## Directions for this task
Set down the whole listing verbatim.

## Data block
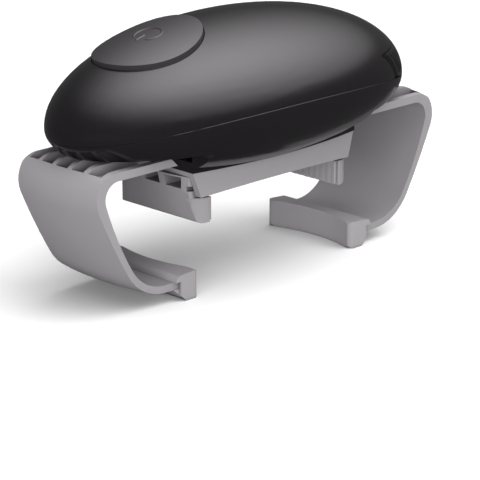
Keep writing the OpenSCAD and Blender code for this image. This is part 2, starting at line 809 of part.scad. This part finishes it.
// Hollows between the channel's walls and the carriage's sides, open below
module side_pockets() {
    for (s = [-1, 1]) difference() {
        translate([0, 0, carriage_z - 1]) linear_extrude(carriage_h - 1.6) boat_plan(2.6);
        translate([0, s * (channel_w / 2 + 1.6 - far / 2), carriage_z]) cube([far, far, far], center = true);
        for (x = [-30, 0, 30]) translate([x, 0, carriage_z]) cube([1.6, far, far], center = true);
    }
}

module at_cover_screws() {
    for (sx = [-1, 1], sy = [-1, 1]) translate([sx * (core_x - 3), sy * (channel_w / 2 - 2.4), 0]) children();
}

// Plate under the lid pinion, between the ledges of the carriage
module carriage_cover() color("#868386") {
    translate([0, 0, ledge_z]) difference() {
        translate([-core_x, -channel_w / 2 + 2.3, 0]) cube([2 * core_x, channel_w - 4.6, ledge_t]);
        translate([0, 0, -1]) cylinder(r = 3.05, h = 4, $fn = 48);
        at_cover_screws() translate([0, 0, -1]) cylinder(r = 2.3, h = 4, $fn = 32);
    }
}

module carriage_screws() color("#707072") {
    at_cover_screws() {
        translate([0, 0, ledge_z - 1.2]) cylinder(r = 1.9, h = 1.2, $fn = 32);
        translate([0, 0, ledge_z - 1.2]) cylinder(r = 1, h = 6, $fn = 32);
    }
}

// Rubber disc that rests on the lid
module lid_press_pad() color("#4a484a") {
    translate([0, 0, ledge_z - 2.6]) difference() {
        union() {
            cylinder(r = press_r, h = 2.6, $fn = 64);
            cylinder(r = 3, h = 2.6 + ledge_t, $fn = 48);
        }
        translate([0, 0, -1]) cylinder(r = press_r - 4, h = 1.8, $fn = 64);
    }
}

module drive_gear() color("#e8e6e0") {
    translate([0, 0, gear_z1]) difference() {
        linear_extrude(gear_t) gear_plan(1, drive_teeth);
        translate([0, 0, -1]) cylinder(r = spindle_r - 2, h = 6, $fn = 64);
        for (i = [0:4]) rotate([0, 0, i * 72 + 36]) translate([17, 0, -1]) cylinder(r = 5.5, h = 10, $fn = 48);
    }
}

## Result
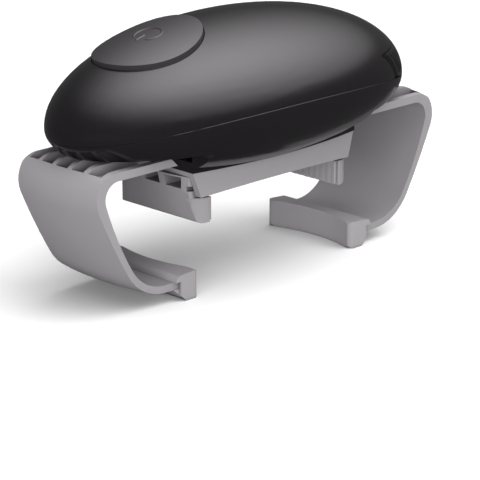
Keep writing the OpenSCAD and Blender code for this image. This is part 2, starting at line 809 of part.scad. This part finishes it.
// Hollows between the channel's walls and the carriage's sides, open below
module side_pockets() {
    for (s = [-1, 1]) difference() {
        translate([0, 0, carriage_z - 1]) linear_extrude(carriage_h - 1.6) boat_plan(2.6);
        translate([0, s * (channel_w / 2 + 1.6 - far / 2), carriage_z]) cube([far, far, far], center = true);
        for (x = [-30, 0, 30]) translate([x, 0, carriage_z]) cube([1.6, far, far], center = true);
    }
}

module at_cover_screws() {
    for (sx = [-1, 1], sy = [-1, 1]) translate([sx * (core_x - 3), sy * (channel_w / 2 - 2.4), 0]) children();
}

// Plate under the lid pinion, between the ledges of the carriage
module carriage_cover() color("#868386") {
    translate([0, 0, ledge_z]) difference() {
        translate([-core_x, -channel_w / 2 + 2.3, 0]) cube([2 * core_x, channel_w - 4.6, ledge_t]);
        translate([0, 0, -1]) cylinder(r = 3.05, h = 4, $fn = 48);
        at_cover_screws() translate([0, 0, -1]) cylinder(r = 2.3, h = 4, $fn = 32);
    }
}

module carriage_screws() color("#707072") {
    at_cover_screws() {
        translate([0, 0, ledge_z - 1.2]) cylinder(r = 1.9, h = 1.2, $fn = 32);
        translate([0, 0, ledge_z - 1.2]) cylinder(r = 1, h = 6, $fn = 32);
    }
}

// Rubber disc that rests on the lid
module lid_press_pad() color("#4a484a") {
    translate([0, 0, ledge_z - 2.6]) difference() {
        union() {
            cylinder(r = press_r, h = 2.6, $fn = 64);
            cylinder(r = 3, h = 2.6 + ledge_t, $fn = 48);
        }
        translate([0, 0, -1]) cylinder(r = press_r - 4, h = 1.8, $fn = 64);
    }
}

module drive_gear() color("#e8e6e0") {
    translate([0, 0, gear_z1]) difference() {
        linear_extrude(gear_t) gear_plan(1, drive_teeth);
        translate([0, 0, -1]) cylinder(r = spindle_r - 2, h = 6, $fn = 64);
        for (i = [0:4]) rotate([0, 0, i * 72 + 36]) translate([17, 0, -1]) cylinder(r = 5.5, h = 10, $fn = 48);
    }
}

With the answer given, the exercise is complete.